◆ REQUIRED TASK ◆
Extract each line of the data and write it out again exactly.

◆ GIVEN DATA ◆
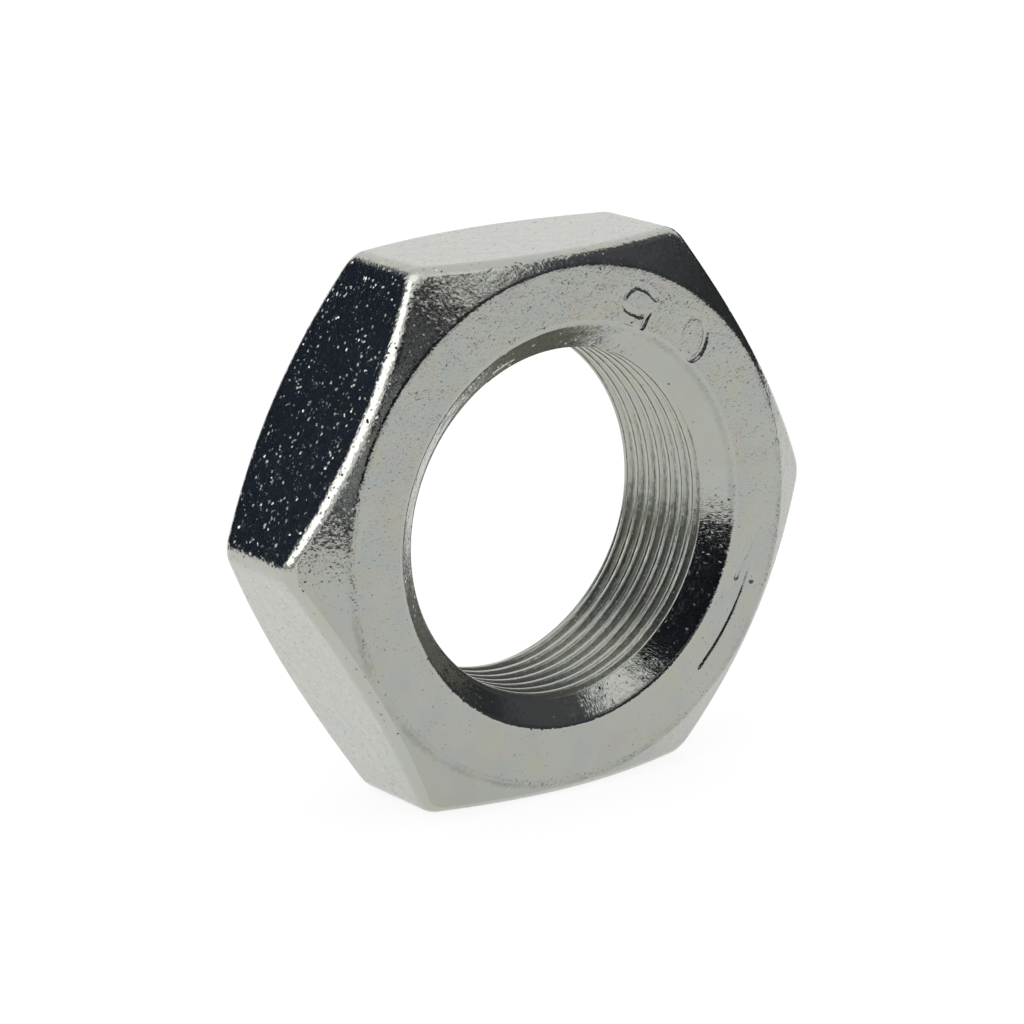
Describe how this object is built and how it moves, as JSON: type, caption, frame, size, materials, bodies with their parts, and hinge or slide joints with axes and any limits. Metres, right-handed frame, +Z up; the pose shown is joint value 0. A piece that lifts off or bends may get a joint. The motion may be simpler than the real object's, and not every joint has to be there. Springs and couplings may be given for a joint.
{
  "type": "hexagon thin nut",
  "caption": "Thin hexagon lock nut, chamfered on both faces, with a countersunk bore for a fine left-hand thread; it tightens anticlockwise on a bolt or shaft.",
  "frame": {"origin": "on the thread's axis, halfway through the thickness", "axes": "+Y along the thread's axis, towards the unmarked face; +Z up, square to the flat that the nut stands on; +X across two opposite corners"},
  "size_m": [0.0514, 0.0146, 0.045],
  "materials": {
    "zinc_plated_steel": "bright zinc plating, lightly pitted and handled"
  },
  "bodies": {
    "root": {"hexagon_nut": "zinc_plated_steel"}
  },
  "joints": []
}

◆ REPLY TO THE EXERCISE ◆
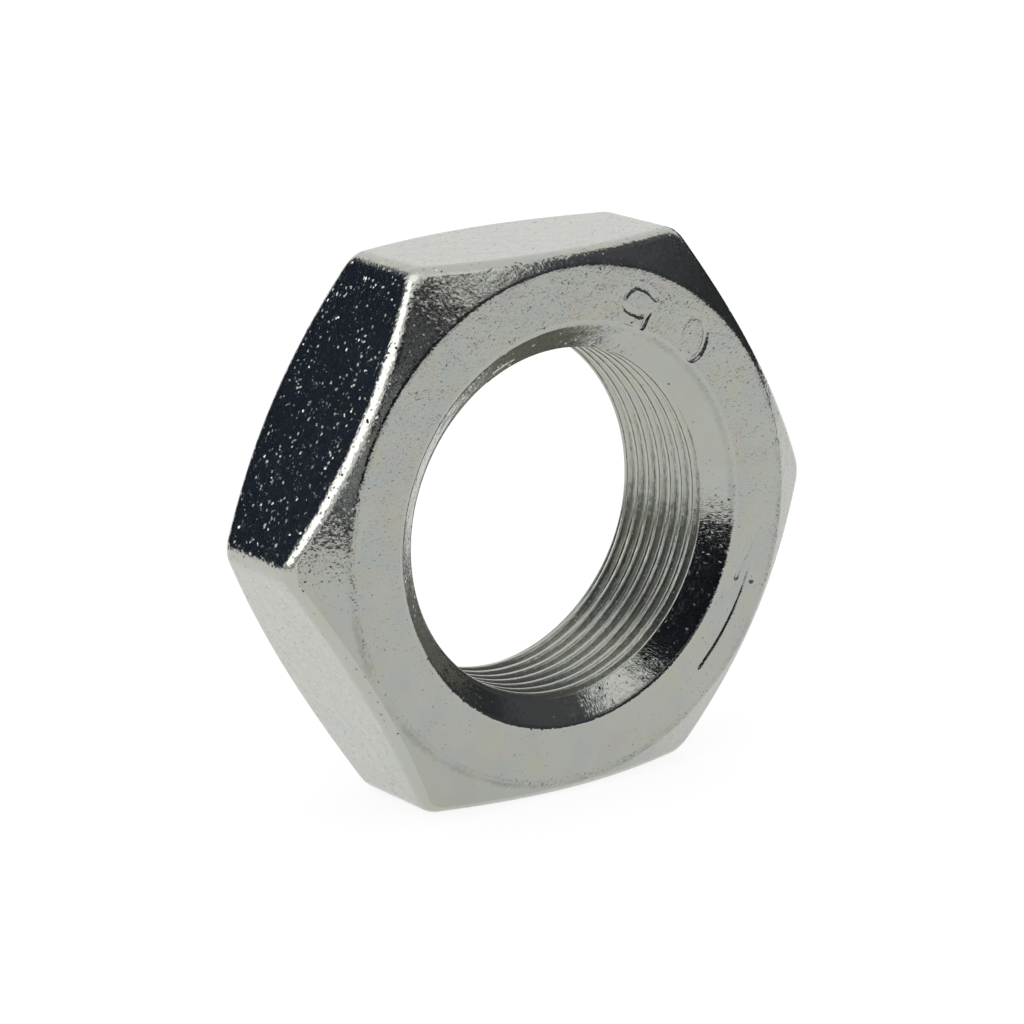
Describe how this object is built and how it moves, as JSON: type, caption, frame, size, materials, bodies with their parts, and hinge or slide joints with axes and any limits. Metres, right-handed frame, +Z up; the pose shown is joint value 0. A piece that lifts off or bends may get a joint. The motion may be simpler than the real object's, and not every joint has to be there. Springs and couplings may be given for a joint.
{
  "type": "hexagon thin nut",
  "caption": "Thin hexagon lock nut, chamfered on both faces, with a countersunk bore for a fine left-hand thread; it tightens anticlockwise on a bolt or shaft.",
  "frame": {"origin": "on the thread's axis, halfway through the thickness", "axes": "+Y along the thread's axis, towards the unmarked face; +Z up, square to the flat that the nut stands on; +X across two opposite corners"},
  "size_m": [0.0514, 0.0146, 0.045],
  "materials": {
    "zinc_plated_steel": "bright zinc plating, lightly pitted and handled"
  },
  "bodies": {
    "root": {"hexagon_nut": "zinc_plated_steel"}
  },
  "joints": []
}